The second “push” for the ascent of chopsticks in history was the increased consumption of rice throughout Asia, from Vietnam and South China to North China and then to Korea and Japan, from the eleventh century onward. The introduction of early ripening rice from Vietnam was a factor. Since cooked rice, which is more consistent than millet, can be transported in clumps, one could jettison the spoon. Because non-grain foods—i.e. stew and others—have traditionally been conveyed by the use of chopsticks, so gradually, a pair of chopsticks was all that was required to handle daily meals in the region (something also noticed by Japanese scholars). However, if chopsticks became an “exclusive” eating tool in Japan, then the same could be said about China and Vietnam. Korea is an exception because to this day, spoon and chopsticks are still used together as a set by Koreans to eat. However, this Korean eating etiquette reflects more a cultural decision than a culinary need, since rice’s consistency also allows Koreans to carry it with chopsticks, and many Koreans do just that in informal settings, such as a family meal.

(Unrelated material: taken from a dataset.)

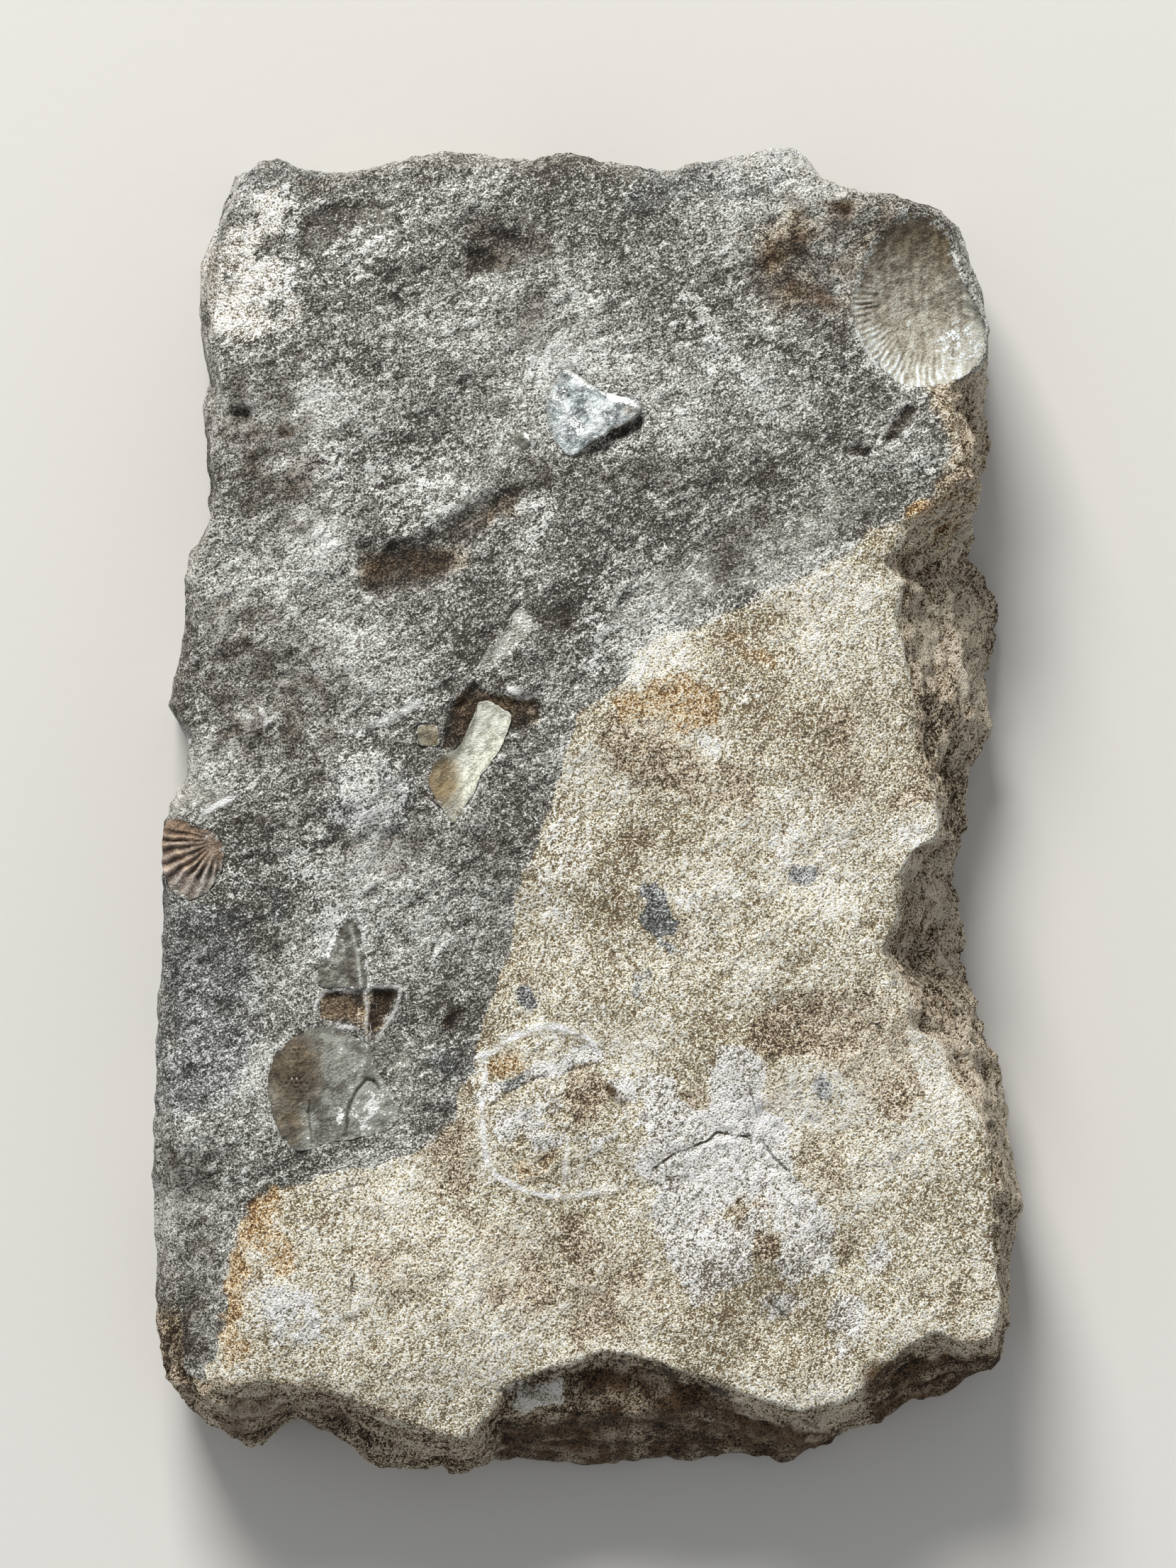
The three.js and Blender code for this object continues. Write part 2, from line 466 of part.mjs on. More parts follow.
/** Body that cuts one pit: its floor follows the upper face, lowered and tilted. */
function makePitCutter([outline, depth, [climbX, climbY]]) {
  const cx = outline.reduce((sum, [x]) => sum + x, 0) / outline.length;
  const cy = outline.reduce((sum, [, y]) => sum + y, 0) / outline.length;
  const floor = (x, y) => upperFace(x, y)
    - Math.max(0.3, depth - climbX * (x - cx) - climbY * (y - cy));
  return makePlate([cx, cy], outline, 2, () => TOP + CUT_HEIGHT, floor);
}

/** Body that cuts the pocket a fossil sits in. */
function makePocketCutter({ center, outline, rings, lift, thickness }) {
  const floor = (x, y, q) => upperFace(x, y) + lift(x, y, Math.min(q, 1)) - thickness - POCKET_FLOOR;
  return makePlate(center, growOutline(outline, POCKET_GAP), rings, () => TOP + CUT_HEIGHT, floor);
}

function makeFossil({ center, outline, rings, lift, thickness }) {
  const top = (x, y, q) => upperFace(x, y) + lift(x, y, q);
  return makePlate(center, outline, rings, top, (x, y, q) => top(x, y, q) - thickness);
}

/** Small round bead that stands in the upper face, part of the stone. */
function makeBead() {
  const [x, y] = BEAD.at;
  const bead = new THREE.SphereGeometry(BEAD.radius, 10, 8);
  bead.translate(x, y, upperFace(x, y) - BEAD.sunk);
  return bead;
}

function makeSlab() {
  let slab = toSolid(makeRoughSlab());
  for (const pit of Object.values(PITS)) slab = slab.subtract(toSolid(makePitCutter(pit)));
  for (const fossil of Object.values(FOSSILS)) slab = slab.subtract(toSolid(makePocketCutter(fossil)));
  return toGeometry(slab.add(toSolid(makeBead())));
}

// ---------------------------------------------------------------- the object

function addPiece(group, name, geometry, color, roughness) {
  const material = new THREE.MeshStandardMaterial({ color, roughness, metalness: 0 });
  const mesh = new THREE.Mesh(geometry, material);
  mesh.name = name;
  group.add(mesh);
}

const fossilSlab = new THREE.Group();
addPiece(fossilSlab, "matrix_slab", makeSlab(), 0x8b8374, 0.9);
for (const [name, fossil] of Object.entries(FOSSILS)) {
  addPiece(fossilSlab, name, makeFossil(fossil), fossil.color, fossil.roughness);
}
export default fossilSlab;
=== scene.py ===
"""Dresses a slab of fossil-bearing rock: its stone, its shells and its pieces of trilobite.

Sizes here are millimetres, as on a drawing, and meshes are made in metres. x runs across the slab,
y along it and z up; the slab rests on z = 0. The stone's upper face is a height over x and y, its
flanks are sections from the rim down to the foot, and each fossil is a plate that is star-shaped
seen from above, so a share q says how far a point lies from the plate's centre to its edge.
"""

import itertools
import logging
import math
from dataclasses import dataclass, field, fields
from enum import Enum

import bpy
import numpy as np
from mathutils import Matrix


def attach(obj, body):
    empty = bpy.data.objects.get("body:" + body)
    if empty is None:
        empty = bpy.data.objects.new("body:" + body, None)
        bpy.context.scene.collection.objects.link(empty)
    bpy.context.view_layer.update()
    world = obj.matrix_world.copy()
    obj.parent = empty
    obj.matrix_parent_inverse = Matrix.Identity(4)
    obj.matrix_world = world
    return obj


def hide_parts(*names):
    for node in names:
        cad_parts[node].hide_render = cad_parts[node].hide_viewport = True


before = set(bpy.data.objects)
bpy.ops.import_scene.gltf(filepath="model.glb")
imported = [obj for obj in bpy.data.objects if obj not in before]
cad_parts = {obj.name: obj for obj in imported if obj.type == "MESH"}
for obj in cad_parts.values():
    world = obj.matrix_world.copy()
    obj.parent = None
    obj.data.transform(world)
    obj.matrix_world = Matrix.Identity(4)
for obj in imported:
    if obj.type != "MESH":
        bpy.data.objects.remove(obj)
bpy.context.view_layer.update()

LOG = logging.getLogger("fossil_slab")
MM = 0.001
BODY = "root"

Array = np.ndarray
Point = tuple[float, float]
Outline = list[Point]
Rgb = tuple[float, float, float]
Marks = dict[str, Array]


# ---------------------------------------------------------------- noise and measures

def lattice(ix: Array, iy: Array, seed: Array | int) -> Array:
    """Value in -1..1 at whole numbers.

    Args:
        ix: whole numbers across.
        iy: whole numbers along.
        seed: which of the lattices.

    Returns:
        One value for each pair.
    """
    low = 0xFFFFFFFF
    h = (np.asarray(ix, np.int64) * 374761393 & low) + (np.asarray(iy, np.int64) * 668265263 & low)
    h = (h + (np.asarray(seed, np.int64) * 974634777 & low)) & low
    h = ((h ^ (h >> 13)).astype(np.uint64) * np.uint64(1274126177)) & np.uint64(low)
    return (h ^ (h >> np.uint64(16))).astype(float) / low * 2 - 1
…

Besides milling wheat flour, the millstone is also used by the Asians to grind rapeseeds and other vegetable seeds for cooking oil. Once cooking oil was readily available from the third century, a new cooking method was born: stir-frying. Over time, stir-frying, or sautéing, became a quintessential way of cooking Chinese food and continues to this day. In preparing stir-fried dishes, foodstuffs are precut to bite-size morsels for fast cooking. Due to this, chopsticks also become a convenient utensil to pick the cooked morsels, for they could allow their users to transport the desired amount of food to their mouths more precisely than a spoon would. In pre-modern times, this way of eating was also more hygienic because the small sizes of chopsticks minimized the chance of passing on germs to food in communal eating.
In sum, though invented in antiquity about 7,000 years ago, chopsticks were not always as essential as one tends to think. There’s a rich history behind the indispensable utensil that defines the “chopsticks cultural sphere.” That history is reflected and registered the remarkable changes in the culinary traditions and dietary practices. Moreover, the story is still unfolding today—the growing global appeal of Japanese sushi and the ubiquity of Chinese restaurants and takeout around the world have all left their indelible marks on the use, appeal, and appearance of chopsticks.